这也就是为什么这样一首词,虽然大家都认可这是纳兰的代表作之一,但也仅仅是能想起这么一句罢了,甚至连词牌名都不甚清楚。

这是“有句无篇”的典型。

以“闺怨”的角度写“决绝”,非常适合“词”的主旨

其实“拟古词”这种东西正常来说应该是拟古乐府,这种“古决绝词”是乐府中的“相和歌辞”,比较著名的就是《白头吟》、《燕歌行》、《怨歌行》等等。

纳兰是用了“词”这一文体来做了“诗”的事情,用词拟了一首在手法和内涵上和“古决绝词”相近的一篇作品。

而这篇作品用女子闺怨的意蕴来类比友人之间的决裂是非常恰当的。

因为“词”本身主要就是由女子演唱的形式,在最初完全就是以女子的口吻来写女子的内心活动。
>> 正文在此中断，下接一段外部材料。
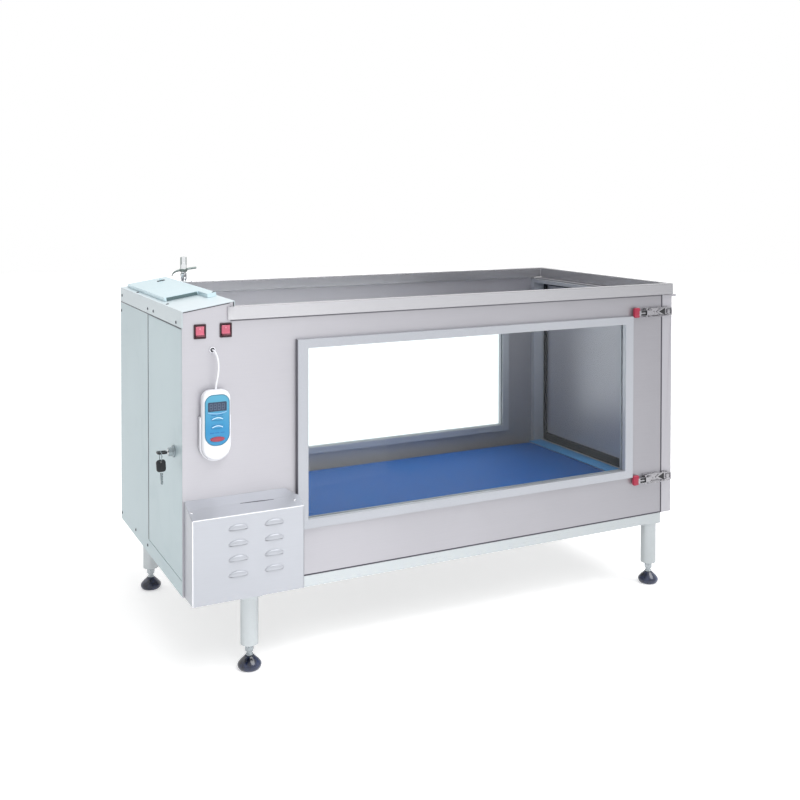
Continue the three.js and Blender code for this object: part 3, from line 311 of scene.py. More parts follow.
def mapped(value, low, high, to_low, to_high):
    """A value mapped from one range to another and clamped."""
    return node(value.id_data, "ShaderNodeMapRange", {
        "Value": value, "From Min": low, "From Max": high, "To Min": to_low,
        "To Max": to_high}).outputs["Result"]


def mixed(factor, first, second):
    """A colour mixed from two, by a factor."""
    return node(factor.id_data, "ShaderNodeMix", {0: factor, 6: first, 7: second},
                data_type="RGBA").outputs[2]


def share_of(vector, axis):
    return node(vector.id_data, "ShaderNodeSeparateXYZ", {0: vector}).outputs[axis]


def object_place(tree):
    return node(tree, "ShaderNodeTexCoord").outputs["Object"]


def new_group(build, inputs):
    """A shader node group with named inputs, whose named outputs are what build gives."""
    tree = bpy.data.node_groups.new(build.__name__, "ShaderNodeTree")
    for label, value in inputs.items():
        kind = {4: "Color", 3: "Vector"}[len(value)] if isinstance(value, tuple) else "Float"
        socket = tree.interface.new_socket(label, in_out="INPUT", socket_type="NodeSocket" + kind)
        socket.default_value = value
    made = build(tree, tree.nodes.new("NodeGroupInput").outputs)
    for label in made:
        kind = "Color" if label == "Color" else "Float"
        tree.interface.new_socket(label, in_out="OUTPUT", socket_type="NodeSocket" + kind)
    outlet = tree.nodes.new("NodeGroupOutput")
    for label, socket in made.items():
        tree.links.new(socket, outlet.inputs[label])
    return tree


def brushed_sheet(tree, given):
    """Fine scratches along one direction, broad tonal drift and faint wipe marks, and a painted shade
    that may lean the tone from light at the left end to dark at the right."""
    place = object_place(tree)
    stretched = node(tree, "ShaderNodeVectorMath", {0: place, 1: given["Stretch"]},
            operation="MULTIPLY").outputs[0]
    grain = noise(stretched, 1, 5, 0.65)
    drift = noise(place, given["Drift Size"], 2)
    wiped = noise(place, 9, 3, 0.6, 1.2)
    marks = maths("MULTIPLY", mapped(wiped, 0.52, 0.68, 0, 1), given["Marks"])
    blend = maths("ADD", mapped(grain, 0.3, 0.7, 0, 0.45), mapped(drift, 0.35, 0.65, 0, 0.55))
    # Painted shade: the tone darkens from the left end to the right, as far as the lean asks.
    run = mapped(share_of(place, "X"), -0.83, 0.83, 1, 0)
    blend = node(tree, "ShaderNodeMix", {0: given["Painted Shade Lean"], 2: blend, 3: run}).outputs[0]
    rough = mapped(grain, 0.3, 0.7, given["Smooth"], given["Rough"])
    return {"Color": mixed(blend, given["Dark Tone"], given["Light Tone"]),
            "Roughness": maths("ADD", marks, rough), "Height": grain}


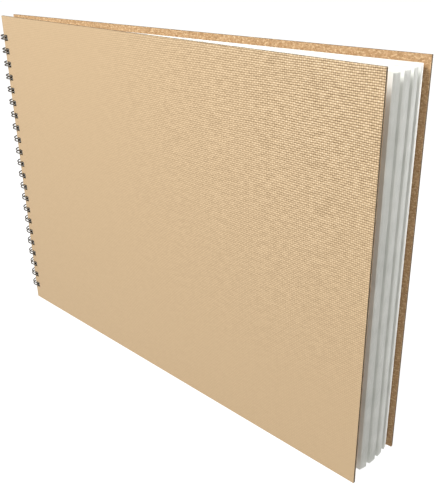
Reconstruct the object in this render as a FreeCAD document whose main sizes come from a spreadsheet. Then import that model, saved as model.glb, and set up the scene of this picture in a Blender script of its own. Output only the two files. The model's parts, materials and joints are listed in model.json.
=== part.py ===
"""Wire-bound A3 sketchbook, landscape, standing upright on the lower edges of its two covers.

Frame: +Z up, +X from the spine to the fore edge, +Y from the front cover to the back cover.
The origin is on the floor, in the middle of the bounding box. Everything turns about one
upright line, the axis of the wire's rings. The back cover lies along X; the leaves and the
front cover are fanned open from it about that line. Lengths are in millimetres, angles in
degrees.
"""
import FreeCAD, Part
import Sketcher
import math
import os

Vector = FreeCAD.Vector
UP = Vector(0, 0, 1)

DRIVING = {
    "leaf_width": 425.0,          # A3 paper with 5 mm more at the punched edge
    "leaf_height": 297.0,
    "leaf_thickness": 0.2,        # 150 gsm cartridge paper
    "leaf_count": 35,
    "leaf_gap": 0.116,            # air between neighbouring sheets when the book is shut
    "board_thickness": 1.6,       # greyboard core of each cover
    "facing_thickness": 0.2,      # paper glued outside
    "liner_thickness": 0.2,       # paper glued inside
    "fore_overhang": 5.0,         # cover wider than a leaf
    "head_overhang": 5.2,         # cover above the leaves
    "foot_overhang": 0.8,         # cover below the leaves, which keeps them off the floor
    "loop_pitch": 12.7,           # 2:1 wire binding, two double loops to the inch
    "end_margin": 12.0,           # least leaf left beyond the first and last loop
    "wire_diameter": 1.2,
    "loop_width": 2.8,            # between the two strands of a double loop
    "ring_clearance": 0.6,        # between the shut book's outer faces and the wire
    "hole_clearance": 0.2,        # wire to the nearest edge of a cover's hole
    "hole_play": 0.8,             # wire to hole, above and below
    "flat_open_gap": 2.4,         # between the two covers' spine edges when opened flat
    "leaf_slide": 1.0,            # how far the leaves have slid out towards the spine on the wire
    "link_bend": 1.6,             # bend radius between a strand and the link
    "link_angle": 87.0,           # where the links run, counted round the ring from +X
    "seam_gap": 0.25,             # between the loops' tips and the links
    "cover_angle": 5.5,           # front cover from the back cover, as it stands
    "first_leaf_angle": 3.85,     # leaf 1, next to the front cover
    "last_leaf_angle": 0.2,       # last leaf, next to the back cover
    "leaves_per_clump": 9,        # leaves that lie close together in the fan
    "clump_share": 0.4,           # share of the fan that opens between the clumps
}

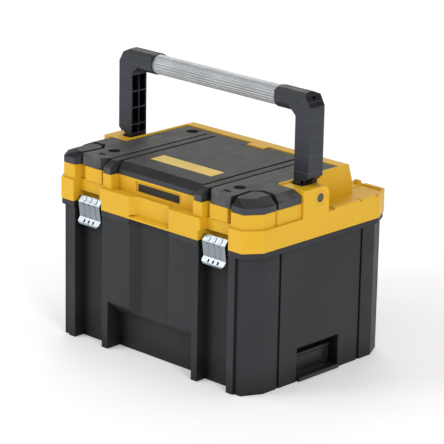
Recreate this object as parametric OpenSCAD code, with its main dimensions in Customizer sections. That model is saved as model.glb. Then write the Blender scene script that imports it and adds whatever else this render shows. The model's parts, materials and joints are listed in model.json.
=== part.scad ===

像韦庄、温庭筠等等词人,他们的作品其实都是以女子口吻来写的,包括后来的柳永等人。

而以男子口吻来抒怀是从南唐后主李煜开始的,自此变“伶工之词”为“士大夫之词”。

但是,虽然有了这样的变化,同时如苏轼、陆游等人也有的大量创作,但词从实际来说,还是以女子细腻情思为表达手段更为方便。

纳兰容若不是只会以这样的口吻写词,他也写过很多“士大夫”情怀的佳作,但在这样一种情感抒发当中,他选择了以“女子”口吻来叙述和类比。

这样的写法其实并不仅仅是因为“词”这一文体,而是古典文学中就一直存在以女子口吻抒情的传统。

我们知道一个词,叫做“香草美人”,其中的“美人”往往也是作者的代称,主要用于士大夫和比自己强势一方的对话之中。

比如屈原和楚王的关系里,屈原在《离骚》当中经常以“女性”描述自己,将主动权放在楚王身上。

而这也是传统士大夫的“两面性”。

在古代,面对庙堂事物的时候,传统士大夫往往以刚健的男性身份面对,杀身成仁、舍生取义等等壮烈情怀屡见不鲜;但是面对君王等领导者的时候,往往有把自己当做一位女性来看待,将君王等人视为需要自己侍奉的夫君,已显示自己甘处卑位的态势。

所以纳兰容若也采用了“词”本身具有的女性口吻来抒发闺怨,以此来类比友人之间的决绝,这是一种非常恰当也非常精准地选择。